Le gouvernement entre à son tour en scène, en apportant son soutien à l'enseignant mis en cause, dans un contexte où le projet de loi "séparatisme" est en discussion à l'Assemblée nationale. Jeudi 11 février, le ministre de l’Intérieur annonce en effet dans un tweet avoir proposé au professeur "une protection rapprochée", en plus de la protection policière dont il bénéficiait depuis quelques jours. Une protection qui sera assurée par le service de la protection (SDLP), chargé d’ordinaire d’escorter des dirigeants et des personnalités menacées, selon la place Beauvau.
Le même jour, le ministre de l'Éducation nationale, Jean-Michel Blanquer, "réitère l'assurance de sa protection" à l'enseignant et dénonce la distribution de tracts par le maire et des élus de la ville, "devant le lycée" puis "dans l'établissement". "L'école doit rester à l'abri des pressions religieuses ainsi que des pressions politiques", accuse le ministère.

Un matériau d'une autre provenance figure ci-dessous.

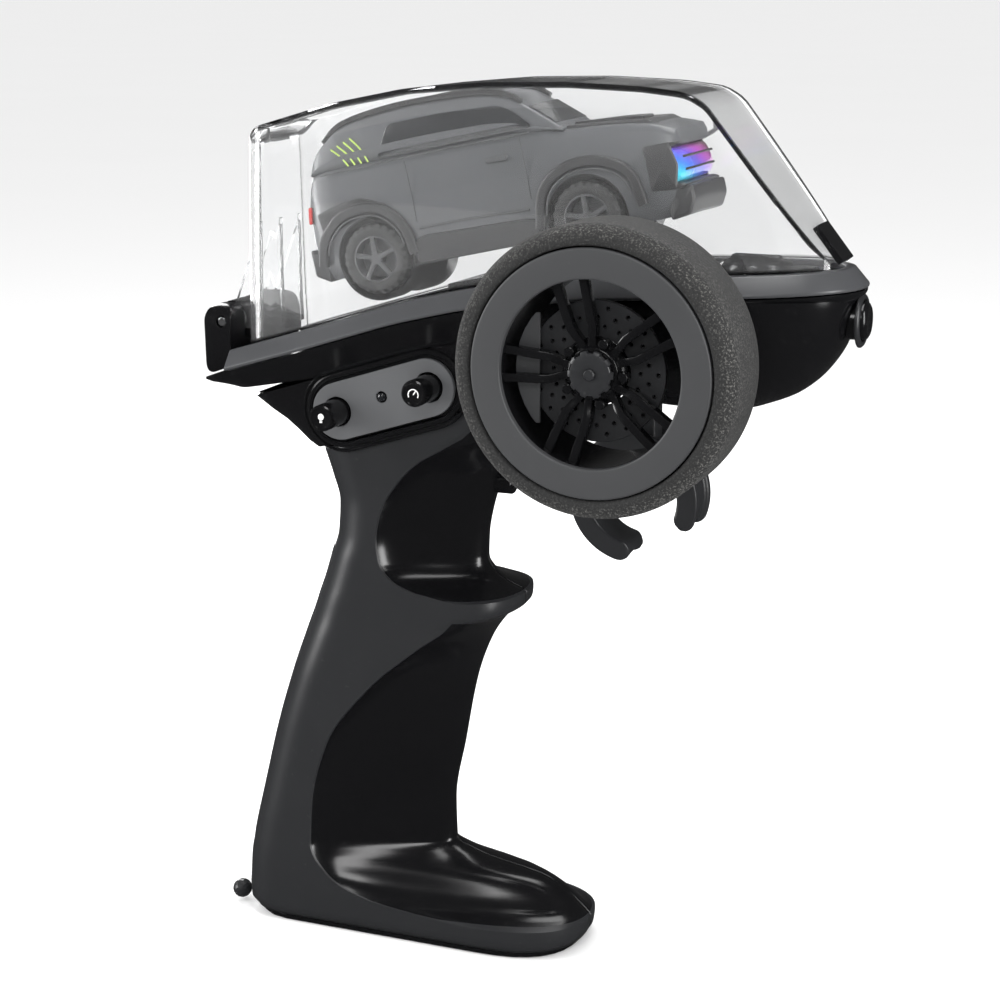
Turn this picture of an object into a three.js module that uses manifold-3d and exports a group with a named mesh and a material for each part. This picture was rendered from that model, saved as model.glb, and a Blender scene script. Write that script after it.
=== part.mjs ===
// Pistol-grip radio transmitter with a foam steering wheel, a finger trigger and a clear display
// dome that holds a small model car. Millimetres, +Z up, +X forwards, steering wheel on -Y.
// Origin: the middle of the foot's flat underside.
import * as THREE from "three";
import { mergeVertices } from "three/addons/utils/BufferGeometryUtils.js";
import Module from "manifold-3d";

const wasm = await Module();
wasm.setup();

// ---- fits and walls ----
const fitGap = 0.3; // left between pieces that meet
const runGap = 0.4; // round shafts, pins and buttons that move
const shellWall = 1.8; // moulded housings
const domeWall = 1.5; // clear dome

// ---- head: hull, band, neck and front bowl ----
const headHalfWidth = 21; // at the widest line, under the band
const headNoseX = 97.2;
const headTailX = -47.2;
const headTaperX = 50; // the plan narrows towards the nose from here
const bandTailX = -40.2;
const bandHeight = 4.2;
const bandInset = 3; // how far the band's top edge leans in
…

Dans le tract incriminé, Ali Rabeh apportait son "soutien" aux élèves du lycée, dénonçant "les propos violents tenus contre [eux] et les Trappistes, qui condamnent par avance, qui relèguent, qui excluent". Qualifiant "d'intrusion" cette opération de tractage, la présidente LR de la région Ile-de-France Valérie Pécresse a demandé vendredi 12 février au ministre de l'Intérieur "la suspension immédiate du maire et des adjoints de Trappes, et le déclenchement de la procédure pour leur révocation".
Didier Lemaire a expliqué de son côté qu'il renonçait à enseigner, contrairement à ce qu'il semblait avoir indiqué à l'académie de Versailles lundi dernier. Plus précisément, il veut "quitter l’enseignement, mais pas forcément l’Éducation nationale".